• What needs to be done: Repeat exactly the lines from the start of the material below up to and including the "import Module from 'manifold-3d';" line.

• Raw data:
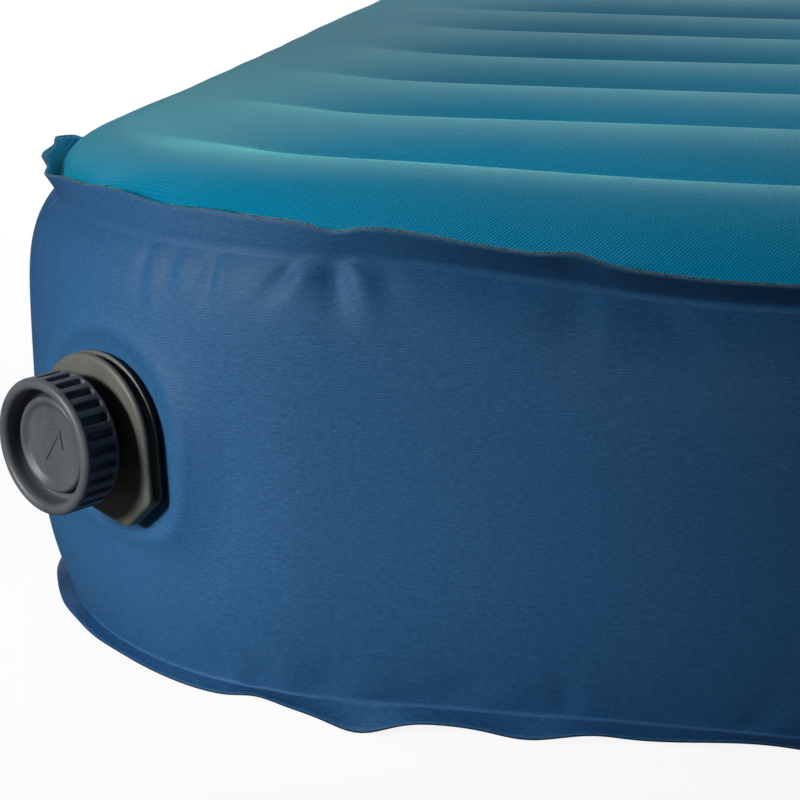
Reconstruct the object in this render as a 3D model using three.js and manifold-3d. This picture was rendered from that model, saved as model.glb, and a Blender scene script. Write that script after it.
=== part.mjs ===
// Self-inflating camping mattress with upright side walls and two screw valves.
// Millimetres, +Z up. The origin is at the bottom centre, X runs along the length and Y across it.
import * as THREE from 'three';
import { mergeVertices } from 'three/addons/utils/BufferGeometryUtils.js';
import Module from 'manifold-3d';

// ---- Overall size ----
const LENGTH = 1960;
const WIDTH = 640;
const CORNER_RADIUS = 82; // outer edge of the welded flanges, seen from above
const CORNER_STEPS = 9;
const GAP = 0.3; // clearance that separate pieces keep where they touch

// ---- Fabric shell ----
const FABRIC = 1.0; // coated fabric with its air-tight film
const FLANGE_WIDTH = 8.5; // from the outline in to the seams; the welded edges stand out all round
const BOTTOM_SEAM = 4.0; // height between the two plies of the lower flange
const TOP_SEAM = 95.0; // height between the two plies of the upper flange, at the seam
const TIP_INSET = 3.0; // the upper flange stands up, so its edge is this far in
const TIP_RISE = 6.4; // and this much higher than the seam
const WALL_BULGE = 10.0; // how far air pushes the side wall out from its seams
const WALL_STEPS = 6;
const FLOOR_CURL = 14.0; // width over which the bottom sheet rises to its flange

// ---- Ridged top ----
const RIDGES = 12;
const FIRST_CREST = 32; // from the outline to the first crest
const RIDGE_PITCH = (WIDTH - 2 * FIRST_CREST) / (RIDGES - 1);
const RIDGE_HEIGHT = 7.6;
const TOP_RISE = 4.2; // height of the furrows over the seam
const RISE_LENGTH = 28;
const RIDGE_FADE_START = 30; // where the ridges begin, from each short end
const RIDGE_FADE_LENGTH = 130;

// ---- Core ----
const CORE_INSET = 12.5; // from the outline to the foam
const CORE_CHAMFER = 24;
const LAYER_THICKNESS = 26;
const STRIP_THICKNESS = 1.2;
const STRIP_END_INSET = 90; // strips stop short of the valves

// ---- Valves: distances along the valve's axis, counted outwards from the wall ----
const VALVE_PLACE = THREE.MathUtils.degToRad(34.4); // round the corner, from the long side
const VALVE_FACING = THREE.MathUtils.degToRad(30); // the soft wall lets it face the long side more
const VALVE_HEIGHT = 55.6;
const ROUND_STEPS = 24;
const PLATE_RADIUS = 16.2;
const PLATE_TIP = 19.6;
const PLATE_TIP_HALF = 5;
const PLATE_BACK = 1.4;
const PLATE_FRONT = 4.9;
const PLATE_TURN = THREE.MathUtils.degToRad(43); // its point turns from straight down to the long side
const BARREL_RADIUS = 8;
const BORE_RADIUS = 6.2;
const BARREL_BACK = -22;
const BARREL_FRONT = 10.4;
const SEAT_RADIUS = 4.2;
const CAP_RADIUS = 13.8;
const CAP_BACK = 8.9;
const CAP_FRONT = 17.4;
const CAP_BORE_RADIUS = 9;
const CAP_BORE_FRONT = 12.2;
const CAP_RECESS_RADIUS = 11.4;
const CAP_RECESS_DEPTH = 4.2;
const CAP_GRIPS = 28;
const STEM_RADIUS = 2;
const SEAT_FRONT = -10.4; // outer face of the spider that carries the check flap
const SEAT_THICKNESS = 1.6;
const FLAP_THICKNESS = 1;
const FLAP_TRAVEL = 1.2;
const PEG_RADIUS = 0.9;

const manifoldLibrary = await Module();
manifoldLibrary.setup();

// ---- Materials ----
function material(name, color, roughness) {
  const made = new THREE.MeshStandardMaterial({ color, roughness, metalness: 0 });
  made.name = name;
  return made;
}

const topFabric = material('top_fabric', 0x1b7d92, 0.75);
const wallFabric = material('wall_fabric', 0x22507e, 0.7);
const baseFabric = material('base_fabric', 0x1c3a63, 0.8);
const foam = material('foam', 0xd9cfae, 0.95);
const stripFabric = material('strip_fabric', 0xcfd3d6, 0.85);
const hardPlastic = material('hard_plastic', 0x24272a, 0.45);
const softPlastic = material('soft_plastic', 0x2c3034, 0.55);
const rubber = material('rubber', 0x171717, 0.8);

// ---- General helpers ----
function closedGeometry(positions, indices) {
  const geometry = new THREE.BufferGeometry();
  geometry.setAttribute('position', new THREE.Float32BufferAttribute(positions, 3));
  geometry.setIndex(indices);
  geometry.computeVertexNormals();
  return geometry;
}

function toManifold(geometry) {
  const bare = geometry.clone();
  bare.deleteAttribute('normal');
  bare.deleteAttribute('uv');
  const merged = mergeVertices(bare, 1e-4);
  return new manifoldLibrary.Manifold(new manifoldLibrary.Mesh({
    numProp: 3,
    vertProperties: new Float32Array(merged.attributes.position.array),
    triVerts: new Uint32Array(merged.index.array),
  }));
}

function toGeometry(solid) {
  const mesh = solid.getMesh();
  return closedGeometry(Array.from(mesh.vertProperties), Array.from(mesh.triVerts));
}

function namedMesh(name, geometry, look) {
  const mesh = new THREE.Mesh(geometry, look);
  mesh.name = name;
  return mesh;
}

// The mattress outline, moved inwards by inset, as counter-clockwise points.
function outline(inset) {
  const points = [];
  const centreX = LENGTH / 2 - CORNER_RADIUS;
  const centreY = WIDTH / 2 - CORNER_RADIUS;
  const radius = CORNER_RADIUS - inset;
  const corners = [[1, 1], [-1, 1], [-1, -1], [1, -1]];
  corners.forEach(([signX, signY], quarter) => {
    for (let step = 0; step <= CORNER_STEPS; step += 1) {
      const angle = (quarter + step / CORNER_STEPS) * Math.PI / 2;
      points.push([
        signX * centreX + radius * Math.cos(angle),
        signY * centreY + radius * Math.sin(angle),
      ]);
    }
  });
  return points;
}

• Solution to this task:
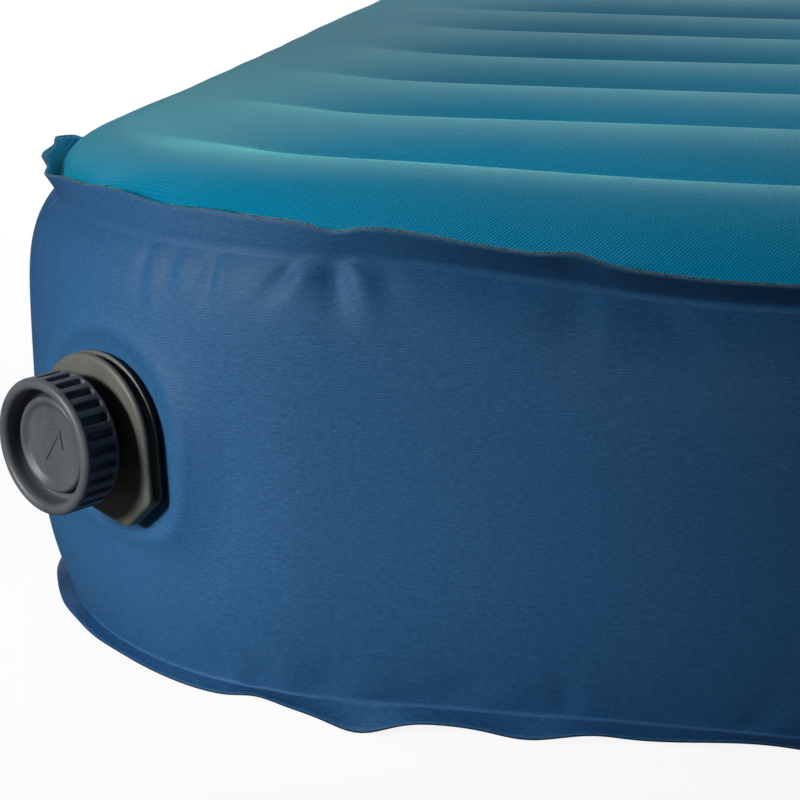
Reconstruct the object in this render as a 3D model using three.js and manifold-3d. This picture was rendered from that model, saved as model.glb, and a Blender scene script. Write that script after it.
=== part.mjs ===
// Self-inflating camping mattress with upright side walls and two screw valves.
// Millimetres, +Z up. The origin is at the bottom centre, X runs along the length and Y across it.
import * as THREE from 'three';
import { mergeVertices } from 'three/addons/utils/BufferGeometryUtils.js';
import Module from 'manifold-3d';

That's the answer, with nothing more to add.